Certificate Date:  2023.12.21

Validation Report Number:  CCEVS-VR-VID11405-2023

Product Type:    Virtual Private Network
   Network Device

Conformance Claim:  Protection Profile Compliant

PP Identifier:    collaborative Protection Profile for Network Devices Version 2.2e
  PP-Module for Virtual Private Network (VPN) Gateways Version 1.2

CC Testing Lab:  UL Verification Services Inc. (Formerly InfoGard)


CC Certificate [PDF] Security Target [PDF] Validation Report [PDF]

Assurance Activity [PDF]

Administrative Guide [PDF]


Product Description

Viasat’s Secure VPN virtual Network Device (TOE) is a Virtualized Network Device executing on Windows Hyper-V virtual machine manager running on the Windows 10 Pro 22H2 Operating System and is intended to provide bump-in-the-wire IPsec encryption to virtual or physical systems deployed behind the device on the Plaintext network.


Evaluated Configuration

The TOE has only one evaluated configuration. The evaluated configuration consists of the Hardware Platform and Software Platform listed in Section 1.3.4 of the Security Target and the TOE software as described in Section 1.4.1 of the Security Target, in conjunction with the administrative configuration as described in the Guidance Documentation. The evaluated configuration is a ‘Case 1’ evaluated configuration as described in [cPP] Section 1.2, where the TOE is represented by the vND alone. The evaluated configuration includes the vND and the Virtualization System (VS) where the VS encompasses the virtual hardware abstraction, the hypervisor or virtual machine manager (VMM) and the physical chassis. No other evaluated configurations are expressed or implied.

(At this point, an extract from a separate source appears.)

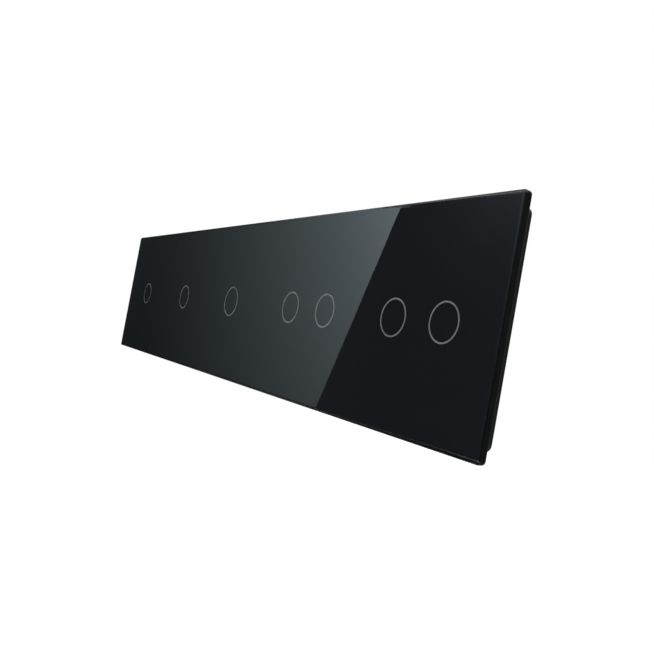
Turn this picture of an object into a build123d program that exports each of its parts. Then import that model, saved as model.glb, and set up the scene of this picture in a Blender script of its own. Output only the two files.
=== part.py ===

Security Evaluation Summary

The evaluation was carried out in accordance with the Common Criteria Evaluation and Validation Scheme (CCEVS) process and scheme. The criteria against which the TOE was evaluated are described in the Common Criteria for Information Technology Security Evaluation, Version 3.1 Release 5.  The Common Methodology for Information Technology Security Evaluation, Version 3.1 Revision 5, was used by the CCTL to conduct the evaluation.  The product, when configured as identified in the Administrative Guidance documentation, satisfies the security functional requirements stated in the Viasat Secure VPN v1.1.7 Security Target. The project underwent CCEVS Validator review.  The evaluation was completed in October 2023.  Results of the evaluation can be found in the Common Criteria Evaluation and Validation Scheme Validation Report prepared by CCEVS.


Environmental Strengths

Audit

·     The TOE:

      o   Generates audit records for all required security relevant events.

o   Includes in each audit record the identity of the user that caused the event (if applicable), date and time of the event, type of event, and the outcome of the event.

o   Protects storage of audit information from unauthorized deletion.

o   Prevents unauthorized modifications to the stored audit records.

o   Can transmit audit data to/receive data from an external IT entity using the TLS protocol.

o   Performs audit log rotation when the local storage of audit records is full.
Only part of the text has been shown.